Unfortunately for Col. Halt, as seen from the supposed landing site in the forest to the east of the runway at Woodbridge, the Orford Ness lighthouse does not lie in the southeast. It lies virtually due east, the direction he was facing. A glance at a map, or at the photographs on the preceding page, makes this clear.

Why, then, did Halt think the lighthouse was in the southeast? The reason is surprisingly straightforward. Halt’s quarters and office were not at Woodbridge but at neighbouring Bentwaters, 2 miles to the north. From here, the Orford Ness lighthouse does indeed appear in the southeast.

This is perhaps the crux of the whole misidentification issue. Halt was conditioned to seeing the lighthouse in the southeast, so when he saw a flashing light virtually due east he did not think of Orford Ness.
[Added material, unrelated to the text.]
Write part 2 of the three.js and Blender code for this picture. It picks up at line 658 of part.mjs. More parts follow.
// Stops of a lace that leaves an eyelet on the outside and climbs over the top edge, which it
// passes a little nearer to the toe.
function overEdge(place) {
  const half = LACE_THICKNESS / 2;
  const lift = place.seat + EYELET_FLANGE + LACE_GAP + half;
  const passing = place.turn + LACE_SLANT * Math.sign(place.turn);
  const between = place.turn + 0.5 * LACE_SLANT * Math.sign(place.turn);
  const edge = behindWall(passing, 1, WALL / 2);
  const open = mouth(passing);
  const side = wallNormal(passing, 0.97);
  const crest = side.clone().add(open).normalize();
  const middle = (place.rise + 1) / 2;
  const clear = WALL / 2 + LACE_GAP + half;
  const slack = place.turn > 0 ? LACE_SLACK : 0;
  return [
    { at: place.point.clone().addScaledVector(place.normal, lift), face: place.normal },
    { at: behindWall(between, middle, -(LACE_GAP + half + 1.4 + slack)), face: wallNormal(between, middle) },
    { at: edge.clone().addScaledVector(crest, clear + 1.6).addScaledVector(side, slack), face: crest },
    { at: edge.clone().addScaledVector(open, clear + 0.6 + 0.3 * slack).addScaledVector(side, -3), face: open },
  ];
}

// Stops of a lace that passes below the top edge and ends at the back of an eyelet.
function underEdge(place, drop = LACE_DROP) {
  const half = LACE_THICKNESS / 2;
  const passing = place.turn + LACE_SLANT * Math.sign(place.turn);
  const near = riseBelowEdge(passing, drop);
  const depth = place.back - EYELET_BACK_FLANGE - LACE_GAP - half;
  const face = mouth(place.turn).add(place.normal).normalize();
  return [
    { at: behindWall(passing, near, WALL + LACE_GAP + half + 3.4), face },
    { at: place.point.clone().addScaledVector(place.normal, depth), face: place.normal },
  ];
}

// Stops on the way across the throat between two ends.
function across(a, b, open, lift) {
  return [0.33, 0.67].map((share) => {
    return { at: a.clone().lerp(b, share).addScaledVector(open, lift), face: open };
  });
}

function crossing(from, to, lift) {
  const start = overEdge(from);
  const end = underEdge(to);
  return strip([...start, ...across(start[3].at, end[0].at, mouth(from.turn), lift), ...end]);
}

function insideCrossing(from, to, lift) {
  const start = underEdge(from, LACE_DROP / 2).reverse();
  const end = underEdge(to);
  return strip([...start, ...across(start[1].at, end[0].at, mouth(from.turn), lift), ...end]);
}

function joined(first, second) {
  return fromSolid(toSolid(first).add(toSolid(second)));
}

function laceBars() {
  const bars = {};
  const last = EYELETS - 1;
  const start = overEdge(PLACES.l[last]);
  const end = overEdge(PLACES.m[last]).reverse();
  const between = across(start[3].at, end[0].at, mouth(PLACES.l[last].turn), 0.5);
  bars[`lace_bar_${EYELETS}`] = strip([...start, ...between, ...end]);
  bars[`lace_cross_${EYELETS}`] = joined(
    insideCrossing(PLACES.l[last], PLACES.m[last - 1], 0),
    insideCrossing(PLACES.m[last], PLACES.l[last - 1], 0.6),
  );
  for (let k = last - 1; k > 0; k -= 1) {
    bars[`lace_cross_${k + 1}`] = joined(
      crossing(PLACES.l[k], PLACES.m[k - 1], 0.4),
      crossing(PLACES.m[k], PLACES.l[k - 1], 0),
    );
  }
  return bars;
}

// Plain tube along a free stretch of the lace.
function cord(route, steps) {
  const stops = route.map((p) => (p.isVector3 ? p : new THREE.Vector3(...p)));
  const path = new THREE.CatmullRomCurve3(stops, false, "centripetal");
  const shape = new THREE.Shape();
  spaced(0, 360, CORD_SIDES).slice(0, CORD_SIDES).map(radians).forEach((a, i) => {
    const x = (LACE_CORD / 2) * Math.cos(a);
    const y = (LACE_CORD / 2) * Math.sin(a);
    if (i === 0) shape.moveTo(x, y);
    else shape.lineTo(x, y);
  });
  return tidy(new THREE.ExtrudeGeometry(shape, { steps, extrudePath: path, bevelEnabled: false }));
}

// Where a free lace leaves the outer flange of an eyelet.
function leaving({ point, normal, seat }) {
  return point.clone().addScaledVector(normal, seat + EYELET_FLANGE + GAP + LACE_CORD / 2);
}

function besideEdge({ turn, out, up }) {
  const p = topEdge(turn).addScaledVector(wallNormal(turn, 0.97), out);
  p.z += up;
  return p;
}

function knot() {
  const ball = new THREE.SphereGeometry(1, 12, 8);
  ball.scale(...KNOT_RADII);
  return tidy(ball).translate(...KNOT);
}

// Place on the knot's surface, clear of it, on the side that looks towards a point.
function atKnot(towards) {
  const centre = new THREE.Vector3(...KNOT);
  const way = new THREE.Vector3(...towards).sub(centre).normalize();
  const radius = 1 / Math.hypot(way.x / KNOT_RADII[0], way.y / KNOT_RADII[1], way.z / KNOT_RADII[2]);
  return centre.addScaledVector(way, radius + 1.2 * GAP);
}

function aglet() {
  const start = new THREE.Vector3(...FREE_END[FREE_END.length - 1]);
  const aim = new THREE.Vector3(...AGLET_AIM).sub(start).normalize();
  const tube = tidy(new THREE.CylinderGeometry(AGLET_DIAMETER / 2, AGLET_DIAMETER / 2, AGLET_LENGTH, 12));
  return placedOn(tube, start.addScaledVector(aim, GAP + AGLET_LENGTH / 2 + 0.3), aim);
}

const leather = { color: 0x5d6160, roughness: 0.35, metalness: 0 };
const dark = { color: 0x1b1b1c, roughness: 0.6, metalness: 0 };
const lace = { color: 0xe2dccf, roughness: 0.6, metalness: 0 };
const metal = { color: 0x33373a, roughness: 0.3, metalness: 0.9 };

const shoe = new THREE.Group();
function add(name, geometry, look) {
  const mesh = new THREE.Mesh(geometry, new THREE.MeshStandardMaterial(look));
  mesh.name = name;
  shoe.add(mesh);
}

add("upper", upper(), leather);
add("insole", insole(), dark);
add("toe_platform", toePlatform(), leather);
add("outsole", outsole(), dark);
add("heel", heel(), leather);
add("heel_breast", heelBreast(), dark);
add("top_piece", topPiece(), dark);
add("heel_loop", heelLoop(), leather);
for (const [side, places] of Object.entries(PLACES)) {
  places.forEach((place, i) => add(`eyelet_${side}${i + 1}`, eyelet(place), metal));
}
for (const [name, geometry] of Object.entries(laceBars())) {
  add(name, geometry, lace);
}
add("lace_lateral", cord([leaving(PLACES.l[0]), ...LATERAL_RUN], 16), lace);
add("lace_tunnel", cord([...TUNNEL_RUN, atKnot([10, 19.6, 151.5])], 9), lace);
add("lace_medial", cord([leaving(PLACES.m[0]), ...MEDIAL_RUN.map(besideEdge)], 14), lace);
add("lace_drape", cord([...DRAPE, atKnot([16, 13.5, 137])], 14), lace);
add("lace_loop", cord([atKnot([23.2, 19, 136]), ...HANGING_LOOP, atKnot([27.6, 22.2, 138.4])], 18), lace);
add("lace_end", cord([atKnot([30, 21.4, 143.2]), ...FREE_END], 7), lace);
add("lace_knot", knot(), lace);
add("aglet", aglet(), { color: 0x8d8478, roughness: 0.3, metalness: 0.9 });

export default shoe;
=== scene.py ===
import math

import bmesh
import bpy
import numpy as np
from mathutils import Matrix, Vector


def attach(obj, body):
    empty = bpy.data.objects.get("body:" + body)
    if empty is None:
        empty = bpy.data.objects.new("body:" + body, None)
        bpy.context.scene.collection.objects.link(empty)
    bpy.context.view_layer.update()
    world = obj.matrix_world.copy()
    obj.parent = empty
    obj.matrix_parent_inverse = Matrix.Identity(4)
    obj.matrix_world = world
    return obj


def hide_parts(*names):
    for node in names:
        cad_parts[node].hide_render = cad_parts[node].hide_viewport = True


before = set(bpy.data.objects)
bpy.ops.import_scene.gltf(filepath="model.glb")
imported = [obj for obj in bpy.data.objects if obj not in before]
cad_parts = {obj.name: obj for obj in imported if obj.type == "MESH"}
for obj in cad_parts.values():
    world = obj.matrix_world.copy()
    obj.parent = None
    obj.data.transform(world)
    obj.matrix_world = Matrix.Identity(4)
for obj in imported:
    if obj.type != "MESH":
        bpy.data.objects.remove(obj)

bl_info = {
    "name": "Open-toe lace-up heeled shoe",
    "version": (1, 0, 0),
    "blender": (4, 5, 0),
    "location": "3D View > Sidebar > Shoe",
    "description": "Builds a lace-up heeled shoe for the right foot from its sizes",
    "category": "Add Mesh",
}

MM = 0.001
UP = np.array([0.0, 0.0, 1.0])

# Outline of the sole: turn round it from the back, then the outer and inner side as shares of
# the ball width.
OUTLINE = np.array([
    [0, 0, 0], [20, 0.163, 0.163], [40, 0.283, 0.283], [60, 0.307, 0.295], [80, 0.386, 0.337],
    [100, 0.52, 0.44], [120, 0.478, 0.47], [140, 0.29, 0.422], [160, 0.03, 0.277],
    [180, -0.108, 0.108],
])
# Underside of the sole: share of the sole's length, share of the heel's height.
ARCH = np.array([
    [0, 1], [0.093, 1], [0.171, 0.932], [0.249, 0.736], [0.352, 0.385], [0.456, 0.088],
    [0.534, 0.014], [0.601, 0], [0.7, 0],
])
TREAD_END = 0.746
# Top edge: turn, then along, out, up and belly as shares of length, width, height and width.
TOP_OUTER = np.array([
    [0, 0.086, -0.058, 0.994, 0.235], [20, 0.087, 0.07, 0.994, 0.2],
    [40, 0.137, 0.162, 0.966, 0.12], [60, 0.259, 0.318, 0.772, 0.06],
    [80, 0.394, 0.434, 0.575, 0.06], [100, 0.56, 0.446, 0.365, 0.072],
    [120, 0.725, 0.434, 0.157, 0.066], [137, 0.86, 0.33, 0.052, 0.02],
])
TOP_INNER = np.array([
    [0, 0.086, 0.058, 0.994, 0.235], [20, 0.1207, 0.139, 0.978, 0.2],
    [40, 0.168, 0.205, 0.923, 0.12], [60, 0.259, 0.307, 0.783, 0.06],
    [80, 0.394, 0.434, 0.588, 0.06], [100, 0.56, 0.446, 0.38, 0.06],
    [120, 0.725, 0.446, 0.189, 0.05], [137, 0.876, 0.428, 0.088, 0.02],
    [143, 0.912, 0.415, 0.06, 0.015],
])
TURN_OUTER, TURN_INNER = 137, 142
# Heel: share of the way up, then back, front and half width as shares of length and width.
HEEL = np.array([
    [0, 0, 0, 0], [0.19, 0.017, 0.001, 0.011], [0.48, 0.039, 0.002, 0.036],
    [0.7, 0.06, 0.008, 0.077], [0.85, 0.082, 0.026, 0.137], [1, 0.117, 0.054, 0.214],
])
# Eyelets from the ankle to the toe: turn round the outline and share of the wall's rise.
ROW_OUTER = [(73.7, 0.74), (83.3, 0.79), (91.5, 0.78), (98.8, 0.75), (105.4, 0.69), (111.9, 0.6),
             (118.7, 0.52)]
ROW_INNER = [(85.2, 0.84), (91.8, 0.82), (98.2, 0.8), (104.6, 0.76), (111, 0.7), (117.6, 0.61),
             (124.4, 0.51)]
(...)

Halt’s own words (“the lighthouse was...30 to 35 degrees off to the right...We knew the Orford Ness lighthouse beacon beamed from the southeast”) undermine his claim that he recognized the Orford Ness lighthouse on the night of the sighting and make it more likely, rather than less, that he mistook it for a UFO.

If Halt and his men saw a second light off to the right, this must have been something other than the Orford Ness lighthouse. Most likely it was the Shipwash lightship (now replaced by a buoy), which is more distant and hence fainter. Halt’s tape does confirm that a second light was seen to the right of the main flashing light, although no compass bearing is given and it receives only passing mention. Oddly enough, at no stage does anyone on the tape mention seeing a lighthouse, even though the Orford lighthouse is, by its very nature, the most obvious nocturnal reference point for miles around.